Do you know if he made it?
Yes, this and the majority of the bears make it to shore from the sea ice. Where they make it is a whole other story as the polar bears have enormous ranges, venturing far out to sea on the ice and then migrating along the shore to where the sea ice forms first. The toughest time for the bears is actually towards the end of summer just before the ice from, not when they swim to shore.
How do you cope with seeing the effects of climate change so close up?
This is very hard to answer and I think that for me at least the effects of climate change aren’t localized to the polar bears. Climate change is around us from the fires in Australia and North America, to the rising oceans… The story of the polar bears is just one in a million.

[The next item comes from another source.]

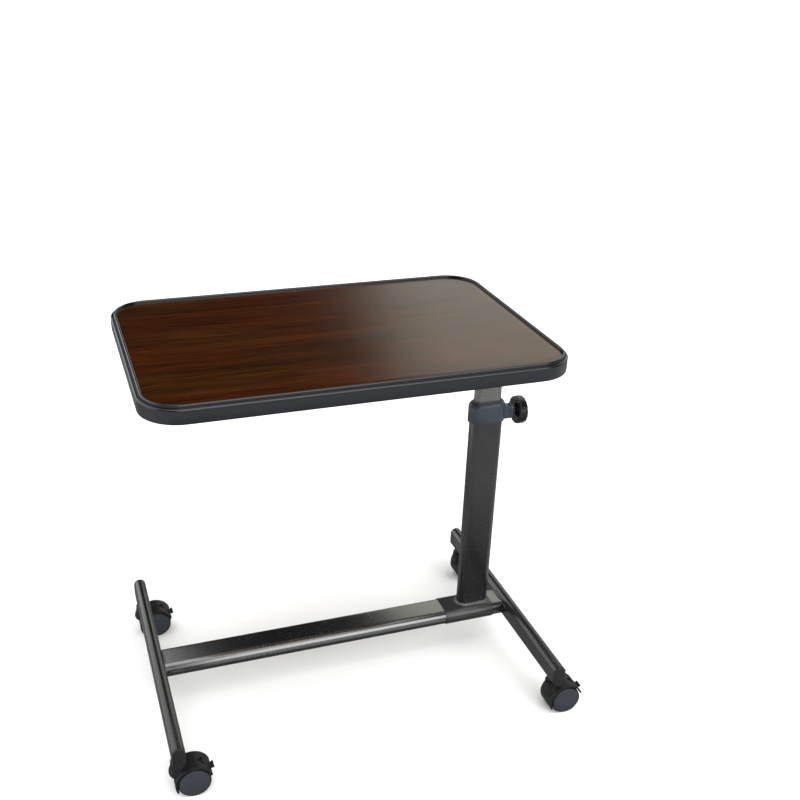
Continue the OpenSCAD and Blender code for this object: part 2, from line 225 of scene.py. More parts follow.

Not to mention the whole idea of us documenting the bears in the summer came from trying to share a different story and see different behaviours to that we might see in other part of the arctic. While in trouble the Hudson Bay population which we saw included only healthy bears. In direct contrast to polar bears in other part of the world the biggest threat to the bears we see are people and the unpredictability of our season.

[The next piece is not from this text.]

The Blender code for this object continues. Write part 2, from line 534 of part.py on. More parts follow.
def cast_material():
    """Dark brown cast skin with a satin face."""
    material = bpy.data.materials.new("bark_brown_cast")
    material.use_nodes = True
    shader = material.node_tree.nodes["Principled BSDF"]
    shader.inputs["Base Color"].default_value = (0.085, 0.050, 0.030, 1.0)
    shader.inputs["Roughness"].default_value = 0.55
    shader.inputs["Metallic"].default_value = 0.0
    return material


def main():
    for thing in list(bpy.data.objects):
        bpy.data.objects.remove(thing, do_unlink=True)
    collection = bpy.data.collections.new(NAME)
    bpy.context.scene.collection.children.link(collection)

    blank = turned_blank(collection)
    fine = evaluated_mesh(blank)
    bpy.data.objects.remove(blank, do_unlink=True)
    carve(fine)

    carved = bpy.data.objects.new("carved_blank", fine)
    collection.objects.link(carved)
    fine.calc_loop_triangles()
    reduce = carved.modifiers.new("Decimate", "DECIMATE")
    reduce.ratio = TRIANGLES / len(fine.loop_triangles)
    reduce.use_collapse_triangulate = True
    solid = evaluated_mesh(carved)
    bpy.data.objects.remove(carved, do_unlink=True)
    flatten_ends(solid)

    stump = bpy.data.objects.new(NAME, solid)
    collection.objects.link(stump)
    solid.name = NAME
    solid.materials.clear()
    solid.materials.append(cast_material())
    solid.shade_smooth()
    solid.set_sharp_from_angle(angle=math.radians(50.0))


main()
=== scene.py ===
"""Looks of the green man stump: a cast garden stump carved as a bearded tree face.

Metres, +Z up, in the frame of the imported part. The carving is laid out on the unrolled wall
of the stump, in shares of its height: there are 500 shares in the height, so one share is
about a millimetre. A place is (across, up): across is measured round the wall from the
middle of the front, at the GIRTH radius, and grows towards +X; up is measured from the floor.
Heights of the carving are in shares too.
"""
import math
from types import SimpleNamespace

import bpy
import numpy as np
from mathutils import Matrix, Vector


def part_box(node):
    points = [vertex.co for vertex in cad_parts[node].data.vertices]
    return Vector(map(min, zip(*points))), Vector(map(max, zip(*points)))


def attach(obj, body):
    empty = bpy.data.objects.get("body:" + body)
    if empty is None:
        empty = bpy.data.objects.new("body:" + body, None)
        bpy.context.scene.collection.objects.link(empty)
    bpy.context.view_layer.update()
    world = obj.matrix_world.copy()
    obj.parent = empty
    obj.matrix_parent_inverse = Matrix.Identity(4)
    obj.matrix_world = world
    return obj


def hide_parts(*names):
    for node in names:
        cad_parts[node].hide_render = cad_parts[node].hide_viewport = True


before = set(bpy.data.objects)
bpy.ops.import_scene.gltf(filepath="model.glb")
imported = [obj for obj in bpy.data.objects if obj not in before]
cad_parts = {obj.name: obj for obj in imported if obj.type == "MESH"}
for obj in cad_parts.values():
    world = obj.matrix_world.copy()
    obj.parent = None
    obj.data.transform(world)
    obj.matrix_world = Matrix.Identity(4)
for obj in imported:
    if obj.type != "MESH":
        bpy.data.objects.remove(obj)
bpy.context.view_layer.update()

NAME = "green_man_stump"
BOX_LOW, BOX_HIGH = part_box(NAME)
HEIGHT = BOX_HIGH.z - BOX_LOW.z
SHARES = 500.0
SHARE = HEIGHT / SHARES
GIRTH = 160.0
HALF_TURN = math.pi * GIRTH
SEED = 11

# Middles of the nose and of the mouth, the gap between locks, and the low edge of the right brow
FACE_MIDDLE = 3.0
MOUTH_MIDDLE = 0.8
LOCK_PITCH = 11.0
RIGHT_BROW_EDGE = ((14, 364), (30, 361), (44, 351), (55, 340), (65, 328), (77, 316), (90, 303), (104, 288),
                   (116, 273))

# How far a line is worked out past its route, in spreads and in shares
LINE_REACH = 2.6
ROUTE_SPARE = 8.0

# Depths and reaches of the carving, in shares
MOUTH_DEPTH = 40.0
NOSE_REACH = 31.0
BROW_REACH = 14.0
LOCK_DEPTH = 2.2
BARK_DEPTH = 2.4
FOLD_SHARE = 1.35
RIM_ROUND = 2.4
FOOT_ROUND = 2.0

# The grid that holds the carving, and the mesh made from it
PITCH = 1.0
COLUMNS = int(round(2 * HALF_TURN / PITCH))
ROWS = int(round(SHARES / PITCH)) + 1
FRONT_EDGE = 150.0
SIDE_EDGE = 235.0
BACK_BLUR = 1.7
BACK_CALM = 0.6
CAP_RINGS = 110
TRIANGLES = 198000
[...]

This of course making it not only difficult to film the bears, but also making it difficult for the bears to find food when they don’t know when the sea ice will from or melt, sometime it’s early and sometimes it’s late we just don’t know anymore.
You were just on an inflatable boat, was that scary?
During my 33 days with the bears myself and my team actually lived on a custom 24 foot aluminum boat, we built three bunk beds and a bear proof box in the back of the boat. In 2020 we just had a taped off area as the living room/sleeping area. In 2021 we went further and covered the whole boat with wood creating a very secure and comfortable camp.
We hear you are just about to go back to Antarctica, are you excited?
I’m actually heading back up to the Arctic next week and then maybe Antarctica in late 2022 early 2023. While I was hoping to take a break this year from the arctic (since I have been going every year since 2015 and I intend to spend the majority of 2023 there) I managed to come across a few different expeditions which will take me all the way to the Northwest Passage this year. I am very excited, but it always comes with a sense of anxiety since I plan the majority of my expeditions.
What are you doing this time there?
I cant discuss the details of a few of these projects, but for the main one I am doing the logistics and some of the filming for a Brazilian Sailing team who a re traveling from Alaska across the high Arctic to the Hudson Bay. With extensive knowledge of these area I am helping out with the planning and then actually traveling with the team throughout various times during this summer.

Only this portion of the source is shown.